I have seen for myself the difference we are making. I was in Lebanon’s Bekaa Valley in January and met refugees facing their third winter living in a tent. These people are incredibly stoic and brave about what they have been through but when you speak to them terrible stories of loss and trauma emerge. For parents the biggest worry is what this crisis is doing to their children. Children have been killed, beaten, shot at and abused during this war. Children have lost their homes and their schools, and, in many cases, their relatives.
We must not let these children become a generation lost to conflict. That is why from the start of the Syria crisis the UK has prioritised vulnerable children, ensuring not only that they have the basics they need for survival, but also the chance for a better future. Last year, working closely with the charity UNICEF, we helped to launch the No Lost Generation initiative, providing education, protection and trauma counselling for the children that one day we hope can rebuild Syria.
We have already invested £30 million in to this initiative and by working with partner organisations such as Save the Children and Islamic Relief we are getting more help through to those in need every single day. This includes support for a £2 million project by Islamic Relief to secure access to appropriate education for over 3,500 children. In Lebanon, I announced new funding to provide 300,000 packs of textbooks for all children between the ages of 6 and 15 in state schools, both local and refugee. Many of Syria’s neighbouring countries, like Lebanon, are under enormous strain as the number of refugees continues to spiral. The UK is doing everything possible to support them.

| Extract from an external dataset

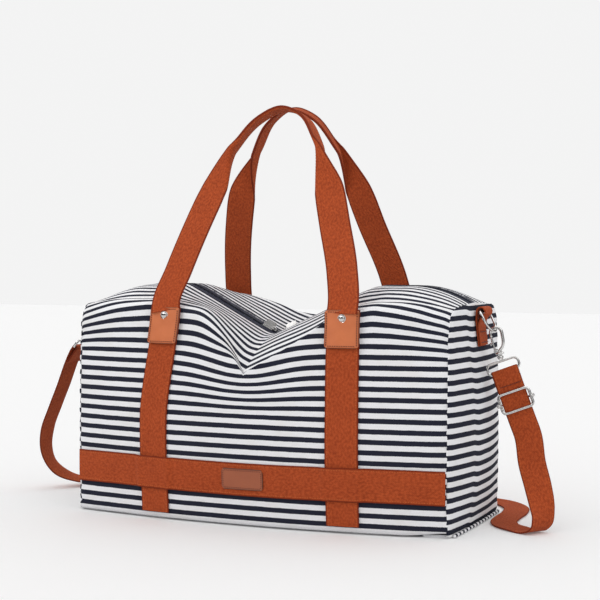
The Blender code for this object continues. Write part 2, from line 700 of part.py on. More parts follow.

When you speak to Syrians who have been forced to flee their country the one thing they all say is that they want to go back. They want to rebuild their lives, their homes and their country. We continue to work with the UN and other partners to bring about a political settlement that will end this crisis and we continue to push all sides of the conflict for unhindered and safe humanitarian access. A whole generation is depending on us, and we cannot let them down.